Use this non-numeric scorecard because no universal job-share, margin, or inventory threshold establishes a tire shop. Mark each row support, contradict, or unavailable. “Unavailable” requires more evidence before saving.
| Test | Evidence to inspect | Decision |
|---|---|---|
| “Business is a” fit | Plain-language identity completed without naming a service | Support / contradict / unavailable |
| Real-world brand fit | Storefront, website, phone greeting, and invoices | Support / contradict / unavailable |
| Share of completed work | First-party jobs from the declared evidence window | Support / contradict / unavailable |
| Staffed capability | Who currently owns and performs the tire line | Support / contradict / unavailable |
| Customer expectation | What intake can truthfully book at this location | Support / contradict / unavailable |
| Location consistency | Whether identity holds beyond a promotion or rush | Support / contradict / unavailable |
| Contradictory evidence | Referrals, out-of-stock lines, closed bays, or another dominant identity | Resolve / hold |
| Final decision | Exact live label plus approver rationale | Choose / reject / hold |
Do not choose the tire label because a winter campaign is active or one invoice is large. Those facts concern timing and tickets, not identity. After this decision, use the GBP optimization process for wider profile work.

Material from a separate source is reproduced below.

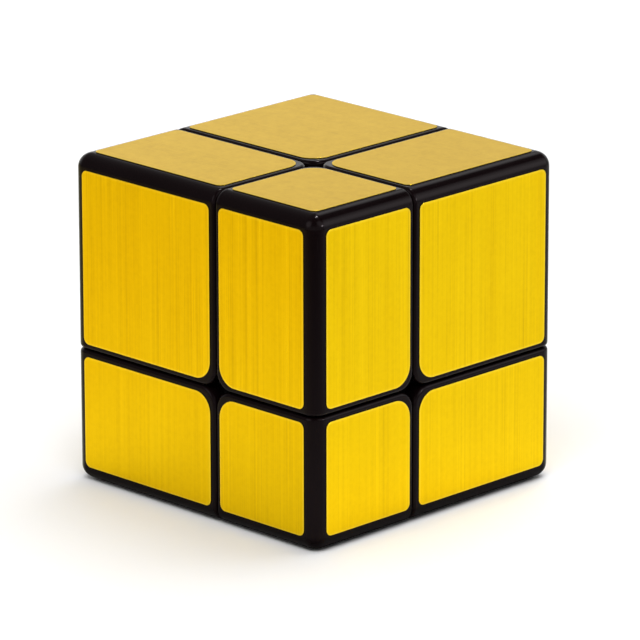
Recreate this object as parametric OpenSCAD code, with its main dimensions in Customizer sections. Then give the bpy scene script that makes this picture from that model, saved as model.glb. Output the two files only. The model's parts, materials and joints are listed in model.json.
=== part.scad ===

Add a secondary only when the location can prove the business line
Add a secondary only when the location can substantiate an active business line through completed work, staffed capability, suitable bays, equipment or mobile units, truthful inventory, and a working customer intake path. Planned services, referral-only jobs, temporary subcontractors, and isolated tickets do not support a category. Remove the label when that proof expires.
| Proof gate | Required location evidence | Remove or hold rule |
|---|---|---|
| Active job family | Named tire, alignment, wheel, mobile, or mechanical line offered now | Hold if only planned or promotional |
| Completed-work window | First-party completed orders from a declared period | Hold if only estimates, referrals, or one-off work |
| Trained / staffed owner | Named operational owner and currently staffed delivery | Remove when no qualified capacity remains |
| Equipment / bay / mobile capability | Location-specific means to complete the claimed work | Hold when unavailable or borrowed temporarily |
| Inventory requirement | Truthful stock or sourcing workflow where the line requires it | Hold when intake promises unavailable fitments |
| Intake path | Phone, form, counter, or dispatch can accept the job | Remove when customers are only referred away |
| Exclusions | Unsupported sizes, vehicles, geography, hours, and job types documented | Hold if category implies a broader line than delivered |
A shop may buy access to an alignment rack and add a secondary before staffing the work. If intake cannot book it and completed orders do not establish an active line, keep it as a service plan until every gate passes.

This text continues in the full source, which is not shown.